» PROBLEM REQUIREMENTS:
Copy out the line that contains "Write part 3", the line that contains "return math.acos(min(1.0, float(before", and every line between them, exactly, and nothing else.

» PROVIDED ENTRIES:
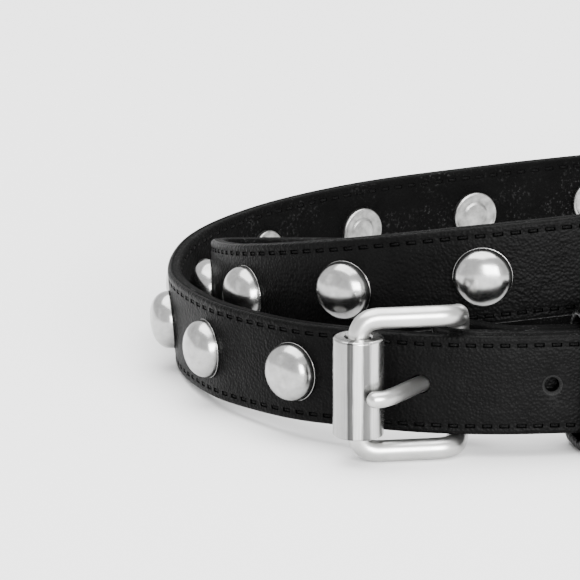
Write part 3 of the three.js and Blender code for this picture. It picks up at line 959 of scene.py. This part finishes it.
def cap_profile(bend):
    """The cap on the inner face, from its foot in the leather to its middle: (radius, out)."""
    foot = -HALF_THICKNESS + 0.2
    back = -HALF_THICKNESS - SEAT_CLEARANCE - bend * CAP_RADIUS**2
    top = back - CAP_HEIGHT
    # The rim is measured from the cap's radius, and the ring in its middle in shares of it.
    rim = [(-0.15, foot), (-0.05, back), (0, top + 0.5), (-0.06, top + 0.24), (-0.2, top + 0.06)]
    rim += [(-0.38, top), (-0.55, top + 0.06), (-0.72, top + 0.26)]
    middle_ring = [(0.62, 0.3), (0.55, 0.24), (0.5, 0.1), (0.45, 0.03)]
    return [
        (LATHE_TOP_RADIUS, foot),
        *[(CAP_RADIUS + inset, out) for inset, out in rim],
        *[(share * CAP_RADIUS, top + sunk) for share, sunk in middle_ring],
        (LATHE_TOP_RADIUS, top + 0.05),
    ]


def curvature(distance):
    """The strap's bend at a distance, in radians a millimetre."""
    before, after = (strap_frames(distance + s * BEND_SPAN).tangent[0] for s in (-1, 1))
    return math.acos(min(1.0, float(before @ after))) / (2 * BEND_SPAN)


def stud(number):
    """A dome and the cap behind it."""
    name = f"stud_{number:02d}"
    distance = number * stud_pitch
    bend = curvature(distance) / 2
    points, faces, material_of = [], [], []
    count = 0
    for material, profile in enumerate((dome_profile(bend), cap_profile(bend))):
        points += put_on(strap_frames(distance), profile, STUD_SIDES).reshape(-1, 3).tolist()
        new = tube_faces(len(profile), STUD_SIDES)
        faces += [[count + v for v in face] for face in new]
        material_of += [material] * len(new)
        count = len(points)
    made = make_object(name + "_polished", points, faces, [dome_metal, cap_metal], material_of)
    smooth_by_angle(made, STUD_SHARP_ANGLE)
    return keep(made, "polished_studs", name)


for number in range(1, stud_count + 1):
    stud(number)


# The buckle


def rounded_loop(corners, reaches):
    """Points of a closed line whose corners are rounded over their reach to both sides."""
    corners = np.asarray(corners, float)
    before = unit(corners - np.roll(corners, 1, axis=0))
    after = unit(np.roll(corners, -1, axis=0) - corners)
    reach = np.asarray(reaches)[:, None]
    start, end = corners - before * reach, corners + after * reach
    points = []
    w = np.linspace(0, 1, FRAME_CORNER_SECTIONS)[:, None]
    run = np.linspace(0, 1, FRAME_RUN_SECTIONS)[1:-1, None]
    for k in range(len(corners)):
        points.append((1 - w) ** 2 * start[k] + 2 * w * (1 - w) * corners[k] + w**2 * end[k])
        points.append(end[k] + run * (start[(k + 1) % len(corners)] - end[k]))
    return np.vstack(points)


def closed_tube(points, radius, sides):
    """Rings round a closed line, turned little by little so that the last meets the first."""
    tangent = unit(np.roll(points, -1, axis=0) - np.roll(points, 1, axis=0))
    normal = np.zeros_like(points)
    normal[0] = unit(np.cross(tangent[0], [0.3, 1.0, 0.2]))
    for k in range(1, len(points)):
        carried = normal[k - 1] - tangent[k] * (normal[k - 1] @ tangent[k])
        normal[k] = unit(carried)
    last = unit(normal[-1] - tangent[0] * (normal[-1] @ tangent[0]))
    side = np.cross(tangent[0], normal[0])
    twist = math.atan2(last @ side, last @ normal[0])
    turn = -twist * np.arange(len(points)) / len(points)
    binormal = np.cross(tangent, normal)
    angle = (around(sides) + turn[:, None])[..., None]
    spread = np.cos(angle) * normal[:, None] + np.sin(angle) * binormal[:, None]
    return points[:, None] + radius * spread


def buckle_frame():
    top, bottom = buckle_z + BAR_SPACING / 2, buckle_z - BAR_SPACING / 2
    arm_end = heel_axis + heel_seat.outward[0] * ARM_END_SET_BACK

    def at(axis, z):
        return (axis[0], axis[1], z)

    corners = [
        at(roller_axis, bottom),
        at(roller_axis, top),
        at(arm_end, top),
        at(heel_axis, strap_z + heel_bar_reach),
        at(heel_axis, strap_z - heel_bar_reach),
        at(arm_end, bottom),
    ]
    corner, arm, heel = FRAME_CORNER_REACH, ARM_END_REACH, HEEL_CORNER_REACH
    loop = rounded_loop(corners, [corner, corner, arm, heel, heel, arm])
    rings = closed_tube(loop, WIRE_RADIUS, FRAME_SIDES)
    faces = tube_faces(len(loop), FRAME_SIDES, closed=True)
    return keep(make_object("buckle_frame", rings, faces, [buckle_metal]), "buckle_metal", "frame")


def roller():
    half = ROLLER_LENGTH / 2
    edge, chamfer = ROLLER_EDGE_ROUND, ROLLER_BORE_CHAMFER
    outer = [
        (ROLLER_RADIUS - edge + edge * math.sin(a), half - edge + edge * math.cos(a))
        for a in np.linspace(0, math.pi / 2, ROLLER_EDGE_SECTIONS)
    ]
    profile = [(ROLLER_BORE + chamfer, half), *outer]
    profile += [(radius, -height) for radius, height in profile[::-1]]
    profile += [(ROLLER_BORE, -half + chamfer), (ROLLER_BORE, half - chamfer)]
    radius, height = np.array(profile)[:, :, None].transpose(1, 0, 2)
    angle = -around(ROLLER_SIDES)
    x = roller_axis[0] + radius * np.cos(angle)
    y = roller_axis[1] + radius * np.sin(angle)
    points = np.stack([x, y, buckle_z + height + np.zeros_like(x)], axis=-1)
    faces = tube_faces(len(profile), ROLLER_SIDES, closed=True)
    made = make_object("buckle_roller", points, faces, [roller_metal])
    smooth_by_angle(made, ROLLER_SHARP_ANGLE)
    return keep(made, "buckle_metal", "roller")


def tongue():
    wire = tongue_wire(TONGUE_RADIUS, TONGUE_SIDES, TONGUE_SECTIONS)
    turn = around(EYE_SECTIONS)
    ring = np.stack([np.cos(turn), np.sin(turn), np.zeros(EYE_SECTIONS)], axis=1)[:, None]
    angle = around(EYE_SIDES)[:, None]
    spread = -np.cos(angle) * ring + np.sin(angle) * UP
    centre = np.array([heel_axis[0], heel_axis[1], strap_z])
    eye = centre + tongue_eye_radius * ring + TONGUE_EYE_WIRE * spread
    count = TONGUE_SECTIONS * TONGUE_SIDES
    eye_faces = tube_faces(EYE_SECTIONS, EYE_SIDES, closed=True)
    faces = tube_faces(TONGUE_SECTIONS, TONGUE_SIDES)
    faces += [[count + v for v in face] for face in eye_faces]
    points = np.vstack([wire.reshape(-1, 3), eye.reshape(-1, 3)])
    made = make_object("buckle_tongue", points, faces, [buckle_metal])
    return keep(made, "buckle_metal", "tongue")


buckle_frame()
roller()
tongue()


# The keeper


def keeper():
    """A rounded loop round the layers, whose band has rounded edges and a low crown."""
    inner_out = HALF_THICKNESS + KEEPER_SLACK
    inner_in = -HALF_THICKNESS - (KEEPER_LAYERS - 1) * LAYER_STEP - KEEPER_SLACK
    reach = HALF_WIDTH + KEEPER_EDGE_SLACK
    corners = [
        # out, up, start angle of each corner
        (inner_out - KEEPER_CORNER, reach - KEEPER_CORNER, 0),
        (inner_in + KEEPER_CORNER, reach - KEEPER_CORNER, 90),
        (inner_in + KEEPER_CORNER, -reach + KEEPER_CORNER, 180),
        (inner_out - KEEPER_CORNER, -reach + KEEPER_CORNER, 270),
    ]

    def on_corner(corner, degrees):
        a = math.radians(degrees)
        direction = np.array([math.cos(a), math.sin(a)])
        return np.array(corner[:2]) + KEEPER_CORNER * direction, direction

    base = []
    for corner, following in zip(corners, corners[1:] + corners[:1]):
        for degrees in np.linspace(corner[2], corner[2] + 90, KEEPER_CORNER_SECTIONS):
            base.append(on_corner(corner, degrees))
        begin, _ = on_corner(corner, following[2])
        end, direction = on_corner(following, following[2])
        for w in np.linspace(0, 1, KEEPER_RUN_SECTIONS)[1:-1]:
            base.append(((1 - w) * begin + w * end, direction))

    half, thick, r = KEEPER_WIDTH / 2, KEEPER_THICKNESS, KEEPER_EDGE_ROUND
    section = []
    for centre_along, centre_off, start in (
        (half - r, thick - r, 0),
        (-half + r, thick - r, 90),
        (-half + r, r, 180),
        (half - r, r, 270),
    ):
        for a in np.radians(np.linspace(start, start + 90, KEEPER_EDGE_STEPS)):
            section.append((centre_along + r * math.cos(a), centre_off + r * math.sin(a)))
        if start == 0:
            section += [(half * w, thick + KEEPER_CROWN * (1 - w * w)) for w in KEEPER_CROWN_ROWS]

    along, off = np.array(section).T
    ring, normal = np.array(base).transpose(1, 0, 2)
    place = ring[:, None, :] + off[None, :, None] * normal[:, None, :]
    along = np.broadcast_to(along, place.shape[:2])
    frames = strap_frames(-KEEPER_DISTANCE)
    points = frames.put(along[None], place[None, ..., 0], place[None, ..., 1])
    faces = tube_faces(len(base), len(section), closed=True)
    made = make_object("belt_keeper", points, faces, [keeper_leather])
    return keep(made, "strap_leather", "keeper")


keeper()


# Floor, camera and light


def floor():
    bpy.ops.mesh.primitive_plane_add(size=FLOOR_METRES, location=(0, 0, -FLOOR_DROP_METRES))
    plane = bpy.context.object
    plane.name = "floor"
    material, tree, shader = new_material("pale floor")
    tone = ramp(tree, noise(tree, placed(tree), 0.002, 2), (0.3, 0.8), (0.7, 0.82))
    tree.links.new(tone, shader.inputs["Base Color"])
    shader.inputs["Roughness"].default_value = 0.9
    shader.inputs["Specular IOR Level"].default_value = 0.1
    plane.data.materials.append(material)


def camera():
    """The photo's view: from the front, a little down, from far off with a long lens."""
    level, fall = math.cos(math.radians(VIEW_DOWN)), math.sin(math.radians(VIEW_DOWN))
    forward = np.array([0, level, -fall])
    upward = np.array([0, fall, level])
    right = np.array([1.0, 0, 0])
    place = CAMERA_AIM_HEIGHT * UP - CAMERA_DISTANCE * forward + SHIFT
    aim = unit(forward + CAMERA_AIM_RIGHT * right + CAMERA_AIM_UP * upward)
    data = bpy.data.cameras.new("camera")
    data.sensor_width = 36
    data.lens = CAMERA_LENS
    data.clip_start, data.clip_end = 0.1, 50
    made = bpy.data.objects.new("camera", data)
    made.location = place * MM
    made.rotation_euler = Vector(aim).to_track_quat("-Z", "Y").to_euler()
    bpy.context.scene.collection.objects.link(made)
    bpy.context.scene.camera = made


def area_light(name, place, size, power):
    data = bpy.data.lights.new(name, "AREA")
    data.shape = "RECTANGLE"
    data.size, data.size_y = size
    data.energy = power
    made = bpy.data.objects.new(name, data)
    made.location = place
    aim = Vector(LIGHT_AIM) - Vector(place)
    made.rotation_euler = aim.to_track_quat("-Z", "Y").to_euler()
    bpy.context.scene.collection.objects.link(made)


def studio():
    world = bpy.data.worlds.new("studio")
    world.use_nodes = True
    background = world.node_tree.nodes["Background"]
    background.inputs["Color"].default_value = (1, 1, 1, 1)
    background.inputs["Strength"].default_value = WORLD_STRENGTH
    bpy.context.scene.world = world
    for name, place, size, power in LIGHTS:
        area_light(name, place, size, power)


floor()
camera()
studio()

...

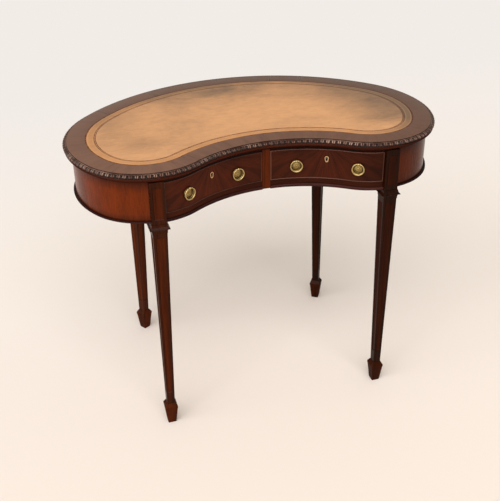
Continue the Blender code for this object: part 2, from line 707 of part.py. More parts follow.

» SOLUTION TO THE PROBLEM:
Write part 3 of the three.js and Blender code for this picture. It picks up at line 959 of scene.py. This part finishes it.
def cap_profile(bend):
    """The cap on the inner face, from its foot in the leather to its middle: (radius, out)."""
    foot = -HALF_THICKNESS + 0.2
    back = -HALF_THICKNESS - SEAT_CLEARANCE - bend * CAP_RADIUS**2
    top = back - CAP_HEIGHT
    # The rim is measured from the cap's radius, and the ring in its middle in shares of it.
    rim = [(-0.15, foot), (-0.05, back), (0, top + 0.5), (-0.06, top + 0.24), (-0.2, top + 0.06)]
    rim += [(-0.38, top), (-0.55, top + 0.06), (-0.72, top + 0.26)]
    middle_ring = [(0.62, 0.3), (0.55, 0.24), (0.5, 0.1), (0.45, 0.03)]
    return [
        (LATHE_TOP_RADIUS, foot),
        *[(CAP_RADIUS + inset, out) for inset, out in rim],
        *[(share * CAP_RADIUS, top + sunk) for share, sunk in middle_ring],
        (LATHE_TOP_RADIUS, top + 0.05),
    ]


def curvature(distance):
    """The strap's bend at a distance, in radians a millimetre."""
    before, after = (strap_frames(distance + s * BEND_SPAN).tangent[0] for s in (-1, 1))
    return math.acos(min(1.0, float(before @ after))) / (2 * BEND_SPAN)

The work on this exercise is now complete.